As an agency that occasionally helps out organizations in crisis, this trend can be particularly painful. Rather than suffering through a single bombshell story that fades after 48 – 72 hours, crisis communications clients often face multiple versions of the same or similar stories. Social media engagement can not only extend a story’s shelf-life but give rise to secondary and tertiary angles as popular sentiments are explored by mainstream media outlets. Additionally, reporters and editors are more frequently encouraging tips via social media or anonymous, write-in email accounts. And there’s also the curation and replay of coverage by topic – like “tracking the Silicon Valley’s tech layoffs,” which can resurrect unfavorable coverage, drawing clicks again and again. This is a solid evolution if the coverage of your new office opening or latest hire announcement is wrapped up in a developing trend. It’s less favorable, even painful, when the news is not great.

The reason for this somewhat ad nauseum repetition is likely clicks, presumably driving subscriptions and ad sales.

In addition to layoffs/reductions, return to work and office space themes have been among the seemingly never-dying news cycles. These arguably “soft” topics for some channels were added in to nearly every story. The cycle was initial story, then follow-up, then added to a digest article. Rinse and repeat with any new development added in front of now ancient development, sometimes for weeks on end.

Convergence of policy, regulatory, lobbying in reportage coverage

“We don’t want to talk politics,” is a standard, but no longer really tenable, default. In particular, law, finance and policy are inextricably linked and good insights for, say, an attorney’s or accountant’s client are often found in a policy discussion. A yawning void still exists in much coverage of legislation and proposed policy changes. Professional services thought leaders are compounding the challenges of breaking through in a tough media environment by fearing appearing in “political” reporting. This is a trend that amped up greatly during the Trump administration, but arguably more national news comes from Washington than from New York – a big change from even 10 years ago. There is a way to enter policy discussions without being partisan. And it’s critical that intra/interparty clashes be thought of as totally separate from coverage of an affordable housing bill or a tax break for renewable energy. Professional services voices can join the party (of coverage) without being partisan.

Increasing importance of the corporate/firm newsroom

The contraction and convergence of media outlets has been a trend for more than a decade, and it continues. We’ve seen many once thriving media brands ailing in 2022, from CNN killing CNN+ to the Washington Post ending its venerable Sunday magazine.

For in-house communications teams, fewer reporters means fewer opportunities for coverage. At the same time, the perennial media Achilles heel of the internet has also meant that there are greater opportunities to publish directly and skip the gatekeepers entirely. Professional services companies and firms have started opening up virtual press shops, hiring former reporters and telling their corporate stories directly to readers. Clients are being interviewed and deals chronicled, with the narrative controlled and the depth of coverage dictated by the professional services firm itself.

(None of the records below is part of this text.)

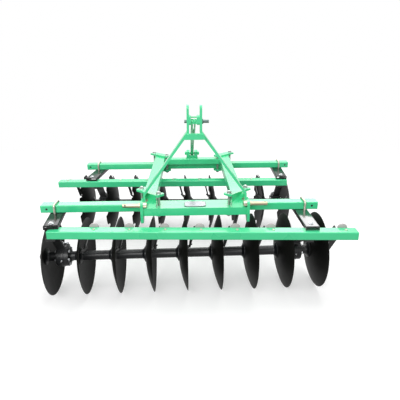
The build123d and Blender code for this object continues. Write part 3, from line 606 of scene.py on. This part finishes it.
@dataclass
class Gang(Assembly):
    """One gang: its discs, the spools between them and the trim of the bearings that carry it."""

    name: str
    hollow: int
    carried: tuple[int, int]
    notches: int = 0
    count: int = 9
    spacing: float = 0.200
    spool_radius: float = 0.0285
    spool_bore: float = 0.018
    journal_radius: float = 0.025
    flange_radius: float = 0.049
    housing_offset: float = 0.058
    housing_width: float = 0.064
    notch_radius: float = 0.027
    notched_band: float = 0.045
    bolt_circle: float = 0.0478
    housing_bolt: Bolt = Bolt(0.013, 0.0075, 0.0085)
    disc: Disc = Disc()

    def __post_init__(self) -> None:
        """Take the gang's place and direction from its joint."""
        joint = next(j for j in frame["joints"] if j["name"] == f"{self.name}_gang_spin")
        along = Vector(joint["axis"]).normalized()
        self.matrix = Matrix((along, UP.cross(along), UP)).transposed().to_4x4()
        self.matrix.translation = Vector(joint["pos_m"])
        self.body = joint["child"]

    def rim(self, index: int) -> float:
        """Place along the axle of a disc's rim."""
        return (index - (self.count - 1) / 2) * self.spacing

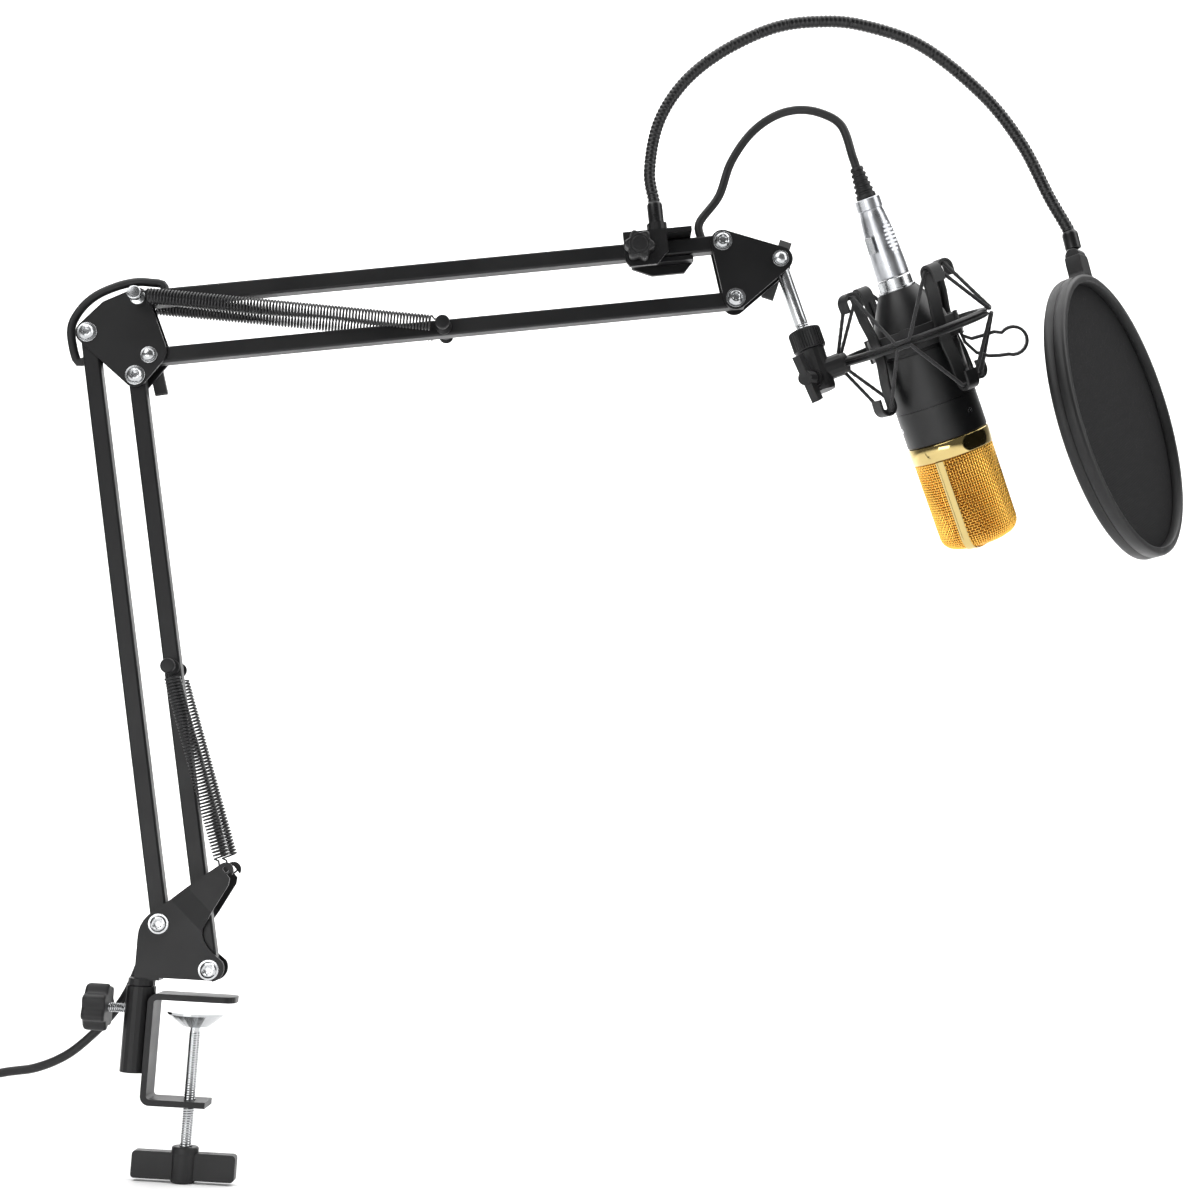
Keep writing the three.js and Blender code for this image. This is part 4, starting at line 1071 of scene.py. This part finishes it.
def make_elastic(side, word):
    """One elastic cord, hook to hook over the ring, knotted where its ends meet."""

    def at(angle, r, z):
        return Vector(polar(r, radians(angle), z * side))

    route = []
    for a in HOOK_ANGLES:
        route += [at(a - 7, 33.2, HOOK_TOP + 2), at(a, 33.2, HOOK_TOP + 2.4), at(a + 7, 33.2, HOOK_TOP + 2)]
        route += [at(a + 40, RING_R + 1.5, 1.6), at(a + 45, RING_R + 1.4, 1.3)]
        route.append(at(a + 50, RING_R + 1.5, 1.6))
    line = []
    for a, b in zip(route, [*route[1:], route[0]]):
        steps = max(2, int((b - a).length / 1.6))
        line += [a.lerp(b, k / steps) for k in range(steps)]
    shell = Shell()
    path = [MOUNT @ p for p in line]
    shell.tube(path, 1.05 * MM, 8, closed=True, swell=lambda k, d: 1.0 + 0.07 * sin(k * 2.2))
    knot_at = MOUNT @ at(HOOK_ANGLES[0] + 22, 37.5, 17)
    for turn in range(3):
        loop = []
        for angle in round_angles(16):
            spot = Vector(polar(1.5, angle, 0.9 * sin(angle * 2 + turn)))
            loop.append(knot_at + Matrix.Rotation(turn * 1.05, 3, (1, 1, 0)) @ spot * MM)
        shell.tube(loop, 0.9 * MM, 6, closed=True)
    for out in ((2.6, 1.5, 2.0), (2.2, -2.0, 1.2)):
        tip = knot_at + (MOUNT.to_3x3() @ Vector(out)) * 1.6
        shell.tube([knot_at, knot_at.lerp(tip, 0.5), tip], 0.9 * MM, 6)
    made = shell.piece("elastic_cord_" + word, BRAID)
    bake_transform(made)
    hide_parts("elastic_" + word)


make_shock_ring()
make_cradle()
make_elastic(1, "upper")
make_elastic(-1, "lower")


# ---- Microphone ----
BODY_R = 22.8
BODY_TOP = 27.5
BODY_BOTTOM = -58.2
TRIM_R = 23.1
TRIM_TOP = BODY_BOTTOM - GAP
TRIM_BOTTOM = TRIM_TOP - 9.5
GRILLE_R = 22.3
GRILLE_TOP = TRIM_BOTTOM - GAP
GRILLE_END = -121.5
NECK_R = 9.5
STRAP_ANGLE = -127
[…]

Firms are missing a prime opportunity to tell their own story if they are not embracing their websites as newsrooms — robust information repositories organized by theme – you know, like a newspaper or magazine, with headlines, regional news items, deeper topical dives, opinions and maybe even a bit of culture or entertainment.

On the plus side, as we embark in 2023, there remain ample opportunities for professional services firms and the smart practitioners within them to engage with the media and be part of coverage – national and local – that resonates with their target audiences. While more and more “low hanging fruit” media opportunities drop away or become paid sections (much to the chagrin of those who measure media “success” by raw clip numbers), firms will do well to focus attention on having a viewpoint that resonates with your specific target audiences and translates nationally.